В этот момент по улице промчалась милицейская машина с включенной сиреной.
* * *
Якименко поспешил к людям. Происходило что-то непонятное, даже пугающее, но краевед понял, что не может оставаться в стороне. Кем он будет, если развернется и побежит прочь? Кашеваров бы точно этого не одобрил. И Котенок Лешка тоже. Такие разные, казалось бы, люди. И так чем-то похожие своей принципиальностью.
— Что происходит? — он подошел к рваному краю толпы и обратился к какой-то женщине в высокой меховой шапке.
— Ой, да тут полный кошмар! — его собеседница повернулась и оказалась вполне юной и миловидной девушкой с огромными ресницами. — Вечерку вывесили, а там тако-ое!
Не в силах подобрать слов из-за захлестывающих эмоций, она даже замахала руками в слишком тонких для такого мороза перчатках.
— В редакции банду антисоветчиков накрыли, — с видом осведомленного человека сообщила полная женщина в дорогом югославском пальто. — Бульбаш там всем верховодил, задание от ЦРУ получил развалить газету. Кого-то из молодых заставили взорвать здание райкома, но он отказался, а Бродов пошел в милицию, не в силах больше в этом участвовать.

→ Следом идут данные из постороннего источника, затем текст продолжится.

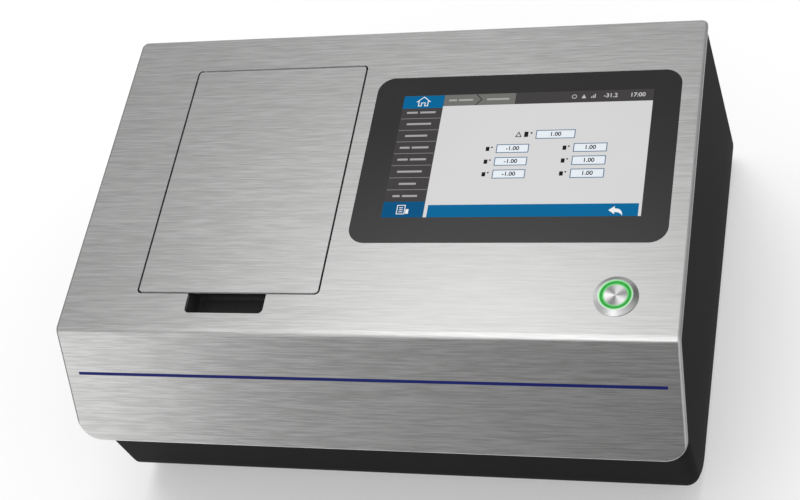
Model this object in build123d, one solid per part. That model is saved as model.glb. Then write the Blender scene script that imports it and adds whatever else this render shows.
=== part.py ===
from build123d import *
import os
from math import cos, hypot, radians, sin, tan

# Benchtop colorimeter: a folded steel face over a black sheet-steel housing, with a flush
# sample lid on hidden gooseneck hinges, a touch display and a lit push button.
# Millimetres. X runs to the user's right, Y to the rear and Z up. The origin lies on the
# table, under the middle of the instrument.
# On the sloping face, s runs up the slope from the fold and n stands out of the face.

# --- Steel face ---
FACE_WIDTH = 371.0
FACE_LENGTH = 218.4
FACE_SLOPE = 6.2
FACE_THICKNESS = 2.5
FACE_REAR_RADIUS = 4.0
PANEL_LENGTH = 76.5
PANEL_LEAN = 26.3
PANEL_CORNER_RADIUS = 14.0
FOLD_RADIUS = 4.5
FOLD_HEIGHT = 145.5
EDGE_ROUND = 0.8

# --- Housing ---
SHEET = 1.5
SIDE_INSET = 3.3
APRON_FOOT = 8.3
APRON_LEAN = 8.7
APRON_BEND = 19.0
HOUSING_TAIL = 5.28
REAR_LEAN = 15.5
REAR_BEND = 2.5
TOP_BEND = 14.0
HEM = 3.0
HEM_LIP = 18.0
TOP_FLANGE = 22.0
SIDE_FLANGE = 12.0
SHEET_FIT = 0.1
VENT_SLOT = 3.0
VENT_PITCH = 9.0
BASE_VENT_LENGTH = 40.0
REAR_VENT_LENGTH = 26.0
REAR_VENT_HEIGHT = 95.0
SCREW_END_SHARE = 0.1

# --- Feet ---
FOOT_HEIGHT = 10.0
FOOT_RADIUS = 11.0
FOOT_TAPER = 6.0
FOOT_INSET_X = 34.0
FOOT_INSET_Y = 38.0
FOOT_RECESS_RADIUS = 4.4
FOOT_RECESS_DEPTH = 3.5
FOOT_SCREW_RADIUS = 2.0
FOOT_SCREW_HEAD_RADIUS = 3.8
FOOT_SCREW_HEAD_HEIGHT = 2.4
FOOT_SCREW_END = 2.0

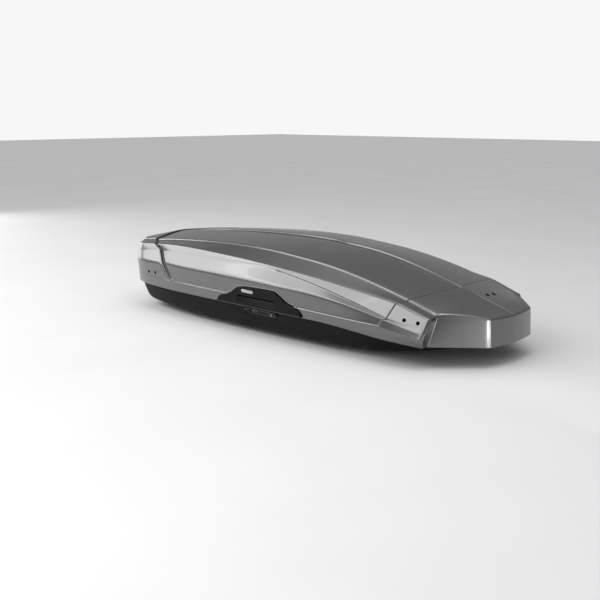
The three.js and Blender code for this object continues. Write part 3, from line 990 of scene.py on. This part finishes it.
def prism(name, outline, y_low, y_high, material):
    """An outline of (x, z) points drawn out along Y."""
    count = len(outline)
    vertices = [(x, y, z) for y in (y_low, y_high) for x, z in outline]
    faces = [tuple(range(count)), tuple(range(count, 2 * count))]
    for k in range(count):
        m = (k + 1) % count
        faces.append((k, m, count + m, count + k))
    piece = make_object(name, vertices, faces, [material], smooth=False)
    recalculate_normals(piece)
    return piece


def side_box(x, y, z, side):
    """The low and high corners of a box, its y range mirrored to the given side."""
    return (x[0], side * y[0], z[0]), (x[1], side * y[1], z[1])


def pocket_openings():
    """The lid's openings behind the two handle trims."""
    return [side_box(*LID_OPENING, side) for _, side in SIDES]


def add_handle_trim(word, side):
    """The black side trim: a plate with a raised border, a scooped handle and a plain badge."""
    outline = rounded(TRIM_OUTLINE, 3)
    trim = prism(f"trim_{word}", outline, side * TRIM_BACK_Y, side * TRIM_FACE_Y, "trim_plastic")
    pocket = box_mesh("pocket", *side_box(*POCKET_OUTSIDE, side))
    combine(trim, [pocket], "UNION")
    scoop = rounded_box("scoop", *side_box(*SCOOP, side), 0.003, "trim_plastic")
    fingers = box_mesh("fingers", *side_box(*FINGER_SLOT, side))
    cavity = box_mesh("cavity", *side_box(*FINGER_CAVITY, side))
    combine(trim, [scoop, fingers, cavity])
    bevel(trim, 0.0005, segments=2, angle=35)
    add_piece(trim, "lid")
    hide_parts(f"handle_trim_{word}")

    inner = offset_path(outline, -BORDER_INSET)
    border = bead(f"trim_border_{word}", inner, trim_face, 0.005, 0.0013, "trim_plastic", side)
    add_piece(border, "lid")
    above = [point for point in offset_path(outline, BORDER_INSET) if point[1] > 0.150]
    surround = bead(f"trim_surround_{word}", above, side_surface, 0.006, 0.0028, "lid_paint", side)
    add_piece(surround, "lid")
    badge = rounded_box(f"trim_badge_{word}", *side_box(*BADGE, side), 0.0004, "badge")
    add_piece(badge, "lid")


def add_lock_bezel(word, side):
    """A raised frame around the slider and the key, on the housing's sloping face."""
    path = rounded(BEZEL_OUTLINE, 2, closed=True)
    bezel = bead(f"lock_bezel_{word}", path, lock_face, 0.0034, 0.0020, "slider_plastic", side, closed=True)
    add_piece(bezel, "root")
    ring = [(KEY_AT[0] + COLLAR_R * math.cos(a), KEY_AT[1] + COLLAR_R * math.sin(a)) for a in RING_ANGLES]
    collar = bead(f"key_collar_{word}", ring, lock_face, 0.0030, 0.0016, "slider_plastic", side, closed=True)
    add_piece(collar, "root")


def screw_head(name, at, normal, radius, material="screw_black"):
    """A low domed screw head with a round socket."""
    turns = 20
    vertices = []
    for share, height in SCREW_PROFILE:
        for k in range(turns):
            a = 2 * math.pi * k / turns
            vertices.append((math.cos(a) * radius * share, math.sin(a) * radius * share, height))
    faces = turned_faces(len(SCREW_PROFILE), turns)
    turn = Vector(normal).to_track_quat("Z", "Y").to_matrix()
    placed = [turn @ Vector(v) + Vector(at) for v in vertices]
    piece = make_object(name, placed, faces, [material])
    weld(piece)
    return piece


def surface_point(piece, start, direction):
    """Where a straight line first meets a piece, and the way the piece faces there."""
    hit, place, normal, _ = piece.ray_cast(Vector(start), Vector(direction))
    if not hit:
        raise RuntimeError(f"no surface in front of {start}")
    return place, normal


def add_screws(lid):
    spots = []
    for word, side in SIDES:
        for number, (x, z) in enumerate(SIDE_SCREWS):
            spots.append((f"screw_{word}_{number}", (x, side * 1.0, z), (0, -side, 0), SCREW_R))
    for number, (x, y) in enumerate(TOP_SCREWS):
        spots.append((f"screw_top_{number}", (x, y, 1.0), (0, 0, -1), TOP_SCREW_R))
    for name, start, direction, radius in spots:
        place, normal = surface_point(lid, start, direction)
        add_piece(screw_head(name, place, normal, radius), "lid")


# ---------------------------------------------------------------- inside the box
# height and radius of the knob from its stem's foot over the rim to the dished middle of its top
KNOB_PROFILE = [
    (0.0285, 0.0000),
    (0.0285, 0.0085),
    (0.0405, 0.0090),
    (0.0405, 0.0250),
    (0.0418, 0.0285),
    (0.0450, 0.0300),
    (0.0520, 0.0297),
    (0.0560, 0.0275),
    (0.0580, 0.0240),
    (0.0584, 0.0200),
    (0.0566, 0.0165),
    (0.0560, 0.0150),
    (0.0560, 0.0000),
]
GRIPS = 6
GRIP_DEPTH = 0.16  # share of the rim's radius
STRAP_WIDTH = 0.038
STRAP_WALL = 0.0016
# how high the strap lies at each distance from the middle: it sags between the rails
STRAP_LIE = [
    (0.0, 0.0205),
    (0.040, 0.0205),
    (0.120, 0.0165),
    (0.160, 0.0185),
    (0.215, 0.0200),
    (0.262, 0.0196),
    (0.290, 0.0140),
]
STRAP_HALF = 0.290
FOLD_STOPS = (0.248, 0.255, 0.262, 0.270, 0.280, 0.289)
FOLD_LIFT = 0.0021  # the folded ends and the loose tail lie on top of the band
TAIL_LIFT = 0.0022


def add_knob(tag):
    """A round clamp knob with finger grips around its rim."""
    low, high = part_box(f"clamp_knob_{tag}")
    x, y = (low.x + high.x) / 2, (low.y + high.y) / 2
    turns = GRIPS * 12
    vertices = []
    for height, radius in KNOB_PROFILE:
        for k in range(turns):
            a = 2 * math.pi * k / turns
            grip = GRIP_DEPTH * (0.5 + 0.5 * math.cos(GRIPS * a)) ** 2 * (radius > 0.022)
            r = radius * (1 - grip)
            vertices.append((x + r * math.cos(a), y + r * math.sin(a), height))
    faces = turned_faces(len(KNOB_PROFILE), turns)
    knob = make_object(f"knob_{tag}_cap", vertices, faces, ["knob_plastic"])
    weld(knob)
    add_piece(knob, f"knob_{tag}")
    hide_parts(f"clamp_knob_{tag}")


def ribbon(name, x, path, width):
    """A flat woven strip along a path of (y, z), with slightly thicker edges."""
    half, wall = width / 2, STRAP_WALL / 2
    edge = wall * 1.35
    section = [(-half, 0.0), (-half + 0.0006, edge), (-half + 0.0035, edge), (-half + 0.0045, wall)]
    section += [(-u, v) for u, v in reversed(section)]
    section += [(u, -v) for u, v in reversed(section[1:-1])]
    vertices, faces = [], []
    for i, (y, z) in enumerate(path):
        before, after = path[max(i - 1, 0)], path[min(i + 1, len(path) - 1)]
        along = (Vector(after) - Vector(before)).normalized()
        for u, v in section:
            vertices.append((x + u, y - along.y * v, z + along.x * v))
    ring = len(section)
    for i in range(len(path) - 1):
        for k in range(ring):
            m = (k + 1) % ring
            faces.append((i * ring + k, i * ring + m, (i + 1) * ring + m, (i + 1) * ring + k))
    faces.append(tuple(range(ring)))
    faces.append(tuple(range((len(path) - 1) * ring, len(path) * ring)))
    piece = make_object(name, vertices, faces, ["webbing"])
    recalculate_normals(piece)
    return piece


def strap_lie(y):
    """How high the strap lies at a place across the box."""
    return between(STRAP_LIE, abs(y))[0]


def add_strap(word):
    """A luggage strap across the floor: band, folded ends, loose tail and cam buckle."""
    low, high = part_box(f"luggage_strap_{word}")
    x = (low.x + high.x) / 2
    steps = [STRAP_HALF * (k / 40 - 1) for k in range(81)]
    band = ribbon(f"strap_{word}_band", x, [(y, strap_lie(y)) for y in steps], STRAP_WIDTH)
    add_piece(band, "root")
    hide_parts(f"luggage_strap_{word}")
    for end, side in SIDES:
        path = [(side * y, strap_lie(y) + FOLD_LIFT) for y in FOLD_STOPS]
        fold = ribbon(f"strap_{word}_fold_{end}", x, path, STRAP_WIDTH - 0.001)
        add_piece(fold, "root")
    path = []
    for k in range(11):
        y = 0.030 + 0.010 * k
        path.append((y, strap_lie(y) + TAIL_LIFT + 0.0012 * math.sin(k)))
    add_piece(ribbon(f"strap_{word}_tail", x, path, STRAP_WIDTH - 0.001), "root")

    low, high = (x - 0.027, -0.035, 0.0225), (x + 0.027, 0.035, 0.0305)
    buckle = rounded_box(f"strap_{word}_buckle", low, high, 0.0030, "trim_plastic")
    slots = []
    for y in (-0.022, 0.012):
        slots.append(box_mesh("slot", (x - 0.018, y, 0.010), (x + 0.018, y + 0.010, 0.040)))
    combine(buckle, slots)
    bevel(buckle, 0.0006, segments=2, angle=50)
    add_piece(buckle, "root")
    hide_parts(f"strap_buckle_{word}")
    low, high = (x - 0.0165, -0.010, 0.0290), (x + 0.0165, 0.032, 0.0335)
    lever = rounded_box(f"strap_{word}_lever", low, high, 0.0016, "trim_plastic")
    add_piece(lever, "root")


# ---------------------------------------------------------------- scene
bpy.context.scene.view_settings.view_transform = "Standard"
add_camera()
add_world()
floor = box_mesh("floor", (-FLOOR_HALF, -FLOOR_HALF, FLOOR_Z - 0.05), (FLOOR_HALF, FLOOR_HALF, FLOOR_Z))
floor.data.materials.clear()
floor.data.materials.append(floor_paper())

add_light("rear_softbox", (-4.4, -2.55, 2.0), (-0.6, -0.40, 0.28), 1.0, 72, (4.0, 2.0))
add_light("side_softbox", (-2.3, -2.75, 3.15), (0.2, -0.40, 0.25), 1.0, 42, (2.4, 2.3))
add_light("front_softbox", (-0.1, -3.6, 3.10), (0.75, -0.38, 0.18), 1.0, 32, (2.2, 1.8))
add_light("tail_softbox", (-6.0, 0.2, 1.0), (-1.08, -0.36, 0.25), 1.0, 26, (2.0, 1.8))
add_light("overhead", (1.15, -0.75, 3.2), (1.0, -0.2, 0.18), 1.0, 14, (1.0, 1.0))
add_light("corner_card", (1.1, -3.3, 1.25), (0.87, -0.32, 0.13), 0.7, 9)
nose_card = add_light("nose_card", (1.78, -0.41, 0.03), (1.04, -0.168, 0.11), 0.30, 0.21, (1.2, 0.4))
nose_card.data.spread = math.radians(50)  # keeps its light off the floor

lid = build_lid()
cut_boxes(lid, pocket_openings())
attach(lid, "lid")
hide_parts("lid_shell")

tub = build_tub()
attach(tub, "root")
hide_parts("base_shell")

for word, side in SIDES:
    add_handle_trim(word, side)
    add_lock_bezel(word, side)
add_screws(lid)
for place in ("rear", "front"):
    add_strap(place)
    for word, _ in SIDES:
        add_knob(f"{place}_{word}")

# carried-over CAD nodes: each takes its slot's material and a small edge bevel
slot_of = {part["node"]: part["material_slot"] for part in frame["record"]["subparts"]}
for name, node in NODES.items():
    if node.hide_render:
        continue
    node.data.materials.clear()
    material = "slider_plastic" if name.startswith("lock_slider") else slot_of[name]
    node.data.materials.append(MATERIALS[material])
    bevel(node, CAD_BEVEL, segments=2, angle=40)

У Якименко глаза полезли на лоб от услышанного. Бульбаш — агент американской разведки? Кто-то из журналистов готовил теракт? Что за глупости⁈
— Вы ерунду-то не говорите, гражданочка! — поморщился мужчина лет пятидесяти, который сначала не обращал внимание на беседу, но тут же повернулся, едва прозвучали слова об антисоветчиках. — Бродов не ходил в милицию, он покаялся на страницах газеты. И Бульбаш с Добрыниным тоже. Вы хотя бы молчите, если не знаете, за умную сойдете!..
— Хам! — возмутилась толстушка. — А еще очки одел!
— Надел, — поправил ее мужчина, потом хотел еще что-то сказать, но махнул рукой и отвернулся.
Якименко понял, что здесь он ничего толком не узнает, и принялся, аккуратно работая локтями, пробираться вперед. К стенду. Народ не сопротивлялся, лишь иногда его просили быть осторожнее, кто-то сделал замечание, что «вообще-то все тут стоят», но Александр Глебович упрямо двигался к цели.